In fact, Yoshimura will presume that Takahashi wants to know every single detail and every single step, so Yoshimura either will take matters into his own (not necessarily very capable) hands or he will be on Campbell’s back morning, day and night. In fact, most likely there will be a combination of both so that he can report back in full to Takahashi.

There are, of course, exceptions. I cofounded The Evian Group for Global Liberal Governance with a Japanese friend, indeed, a former MITI official to boot, Katsuo Seiki, with whom I had a relationship of total, implicit, reciprocal trust. Very sadly he suddenly died four years ago.

Furthermore, not trusting foreigners is obviously not unique to the Japanese. As with so many things, though, what distinguishes the Japanese is not the nature of any particular phenomenon, but the degree.

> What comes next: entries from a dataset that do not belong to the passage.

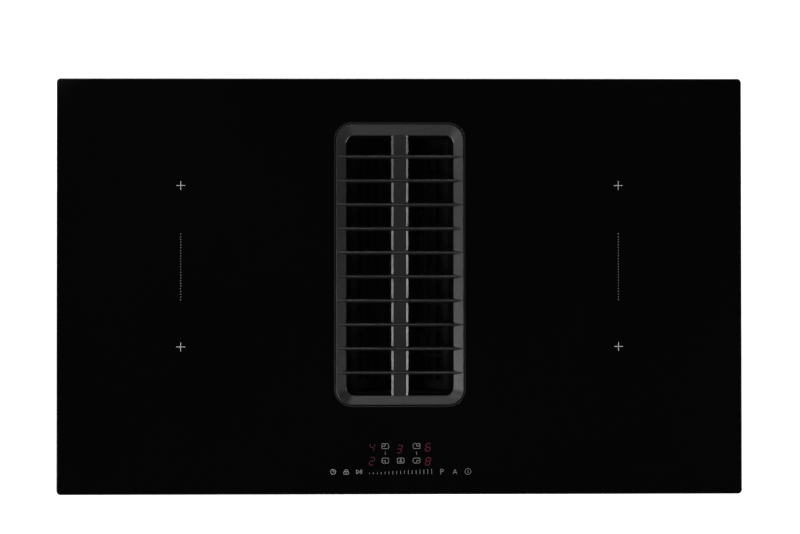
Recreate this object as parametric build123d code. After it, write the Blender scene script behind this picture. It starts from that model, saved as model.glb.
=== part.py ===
from build123d import *
import math
import os

# Downdraft induction cooktop. Millimetres. The origin is on the worktop, under the middle of the
# glass: +X to the right, +Y to the rear, +Z up. The user stands on the -Y side.

# ---- glass top
glass_width = 840.0
glass_depth = 510.0
glass_thick = 4.0
glass_corner_r = 5.0
glass_bevel = 0.8
seal_thick = 1.5
seal_width = 8.0
seal_inset = 3.0
seal_joint_gap = 0.2

# ---- air inlet and grille
inlet_y = 26.5
grille_width = 156.0
grille_length = 343.5
grille_corner_r = 19.0
grille_gap = 1.2
grille_proud = 1.2
grille_seat = 8.5
side_rail = 12.3
end_bar = 13.3
window_r = 10.0
rail_fall = 3.0
rail_land = 0.8
slat_pitch = 29.43
slat_crown = 0.8
slat_tip = 2.0
slat_shoulder = 4.9
slat_base = 5.3
slat_drop = 3.5
spine_width = 21.9
spine_flat = 15.7
window_edge = 0.8
lug_length = 22.0
lug_thick = 3.0
lug_drop = 4.0
lug_gap = 0.6
rim_thick = 1.1
glue_gap = 0.2
flange_reach = 9.0
flange_thick = 1.5
ledge_reach = 6.5
ledge_thick = 2.0
least_corner_r = 1.0

# ---- inlet well and grease filter
inlet_seal_thick = 1.5
well_wall = 2.5
well_flange = 5.0
well_depth = 55.5
well_foot = 2.0
filter_seat = 7.5
filter_ledge = 6.0
filter_clearance = 1.2
filter_flange_thick = 2.0
filter_wall = 2.0
filter_collar = 8.0
filter_depth = 44.0
trough_width = 36.0
trough_height = 9.0
mesh_thick = 3.0
mesh_slot_length = 28.0
mesh_slot_width = 8.0
mesh_slot_pitch_y = 32.0
mesh_slot_pitch_z = 12.0
mesh_border = 6.0
pull_tab_width = 40.0
pull_tab_height = 10.0
pull_tab_thick = 2.0

# ---- induction casings
casing_inner_x = 95.0
casing_overhang_x = 28.0
casing_overhang_y = 17.0
casing_height = 56.0
casing_wall = 1.0
casing_bend_r = 6.0
rail_thick = 1.2
rail_leg = 12.0
rail_drop = 13.5
vent_length = 60.0
vent_width = 4.0
vent_pitch = 10.0
vent_rows = 7
casing_screw_r = 2.0
casing_screw_head_r = 3.6
casing_screw_head = 1.8
casing_screw_length = 7.0
casing_screw_gap = 0.3

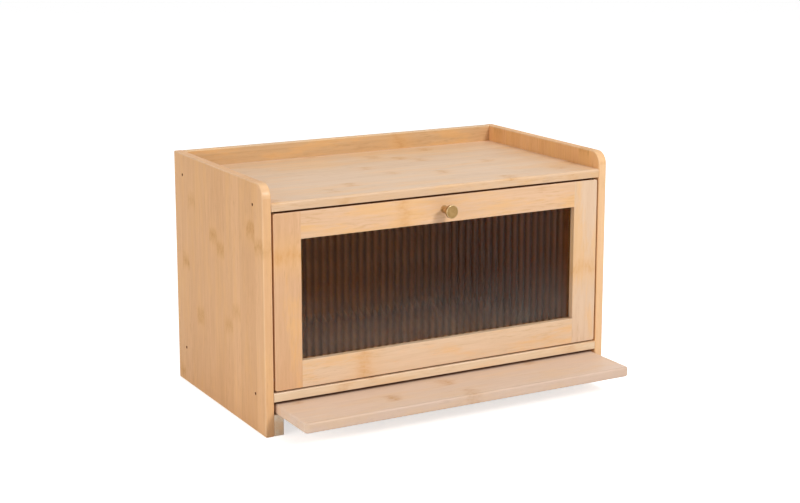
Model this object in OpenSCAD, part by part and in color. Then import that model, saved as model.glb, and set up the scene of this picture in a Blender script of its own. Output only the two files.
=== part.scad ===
// Bread box with a fall-front window door and a pull-out cutting board
//
// Five plain boards make the cabinet. The side panels run past the top board and,
// with the back board, form a low gallery round it. Two runners low on the side
// panels carry a cutting board that slides in a slot under the base board.
// The door is a frame of two stiles and two rails round a reeded pane. It turns
// on two pins near its lower corners and falls forward until it lies level.
//
// Millimetres. +X is to the right, +Y to the back and +Z up. The origin is on the
// counter, at the middle of the footprint with the cutting board drawn out.

/* [Cabinet] */
// Width over the side panels
cabinet_w = 400; // [340:1:480]
// Depth of the side panels
cabinet_d = 228.5; // [190:0.5:280]
// Height of the side panels
cabinet_h = 250.5; // [225:0.5:300]
// Thickness of the side panels
side_t = 9.5; // [9:0.5:14]
// Thickness of the top board
top_t = 9; // [8:0.5:14]
// Thickness of the base board
base_t = 9; // [8:0.5:14]
// Thickness of the back board
back_t = 9; // [8:0.5:14]
// How far the gallery stands above the top board
gallery_h = 18; // [8:0.5:30]
// Radius of the side panels' upper front corner
corner_r = 13.5; // [8:0.5:30]
// How far the back board stops above the counter
back_foot_gap = 10; // [2:0.5:18]
// Eased arris along the edges of the boards
arris = 1; // [0.4:0.1:1.2]

/* [Vents] */
// Diameter of a vent hole in the back board
vent_d = 10; // [6:0.5:14]
// Distance between two vent holes
vent_pitch = 30; // [20:1:40]
// Number of vent holes
vent_count = 5; // [3:1:7]
// How far the vent holes lie below the top board
vent_drop = 35; // [30:1:60]

/* [Cutting board] */
// Width of a runner
runner_w = 10; // [8:0.5:16]
// Height of a runner, and of the board's underside
runner_h = 21.5; // [19:0.5:30]
// Thickness of the cutting board
board_t = 10.5; // [8:0.5:14]
// Free height above the cutting board in its slot
board_headroom = 2.4; // [0.5:0.1:4]
// Gap between the cutting board and each side panel
board_side_gap = 2.5; // [0.5:0.1:3.5]
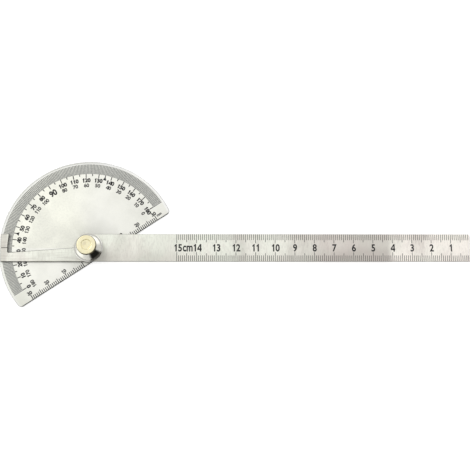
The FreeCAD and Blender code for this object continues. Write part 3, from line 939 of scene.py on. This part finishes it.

For the past seven years I have been running a series of annual high-level international round-table meetings. Part of the success of these meetings depends on getting the chemistry right in the seating arrangement, where I deliberately mix not only nationalities and professions, but also hierarchies, genders and ages. These meetings are normally attended by Chinese, Koreans, Indians, Southeast Asians, Europeans, Americans, Mexicans, etc., and, of course, Japanese. Every single year, at every single meeting, I have had Japanese coming up to tell me that a particular Japanese “dignitary,” or several, are not properly seated. This is never about the individual himself, but someone in his entourage. Changing invariably implies rearranging the whole table, which seat about 65 people. So I usually refuse.

In all these seven years, not once have I ever been approached by anyone else than a Japanese in respect to seating arrangement. When I point that out to the Japanese, they tend to stare back incomprehensibly. Of course I can be trusted to seat foreigners; I just cannot be trusted when it comes to seating arrangements for Japanese!

Seen from a Japanese perspective, the global village is truly a very tiny speck on a very distant horizon.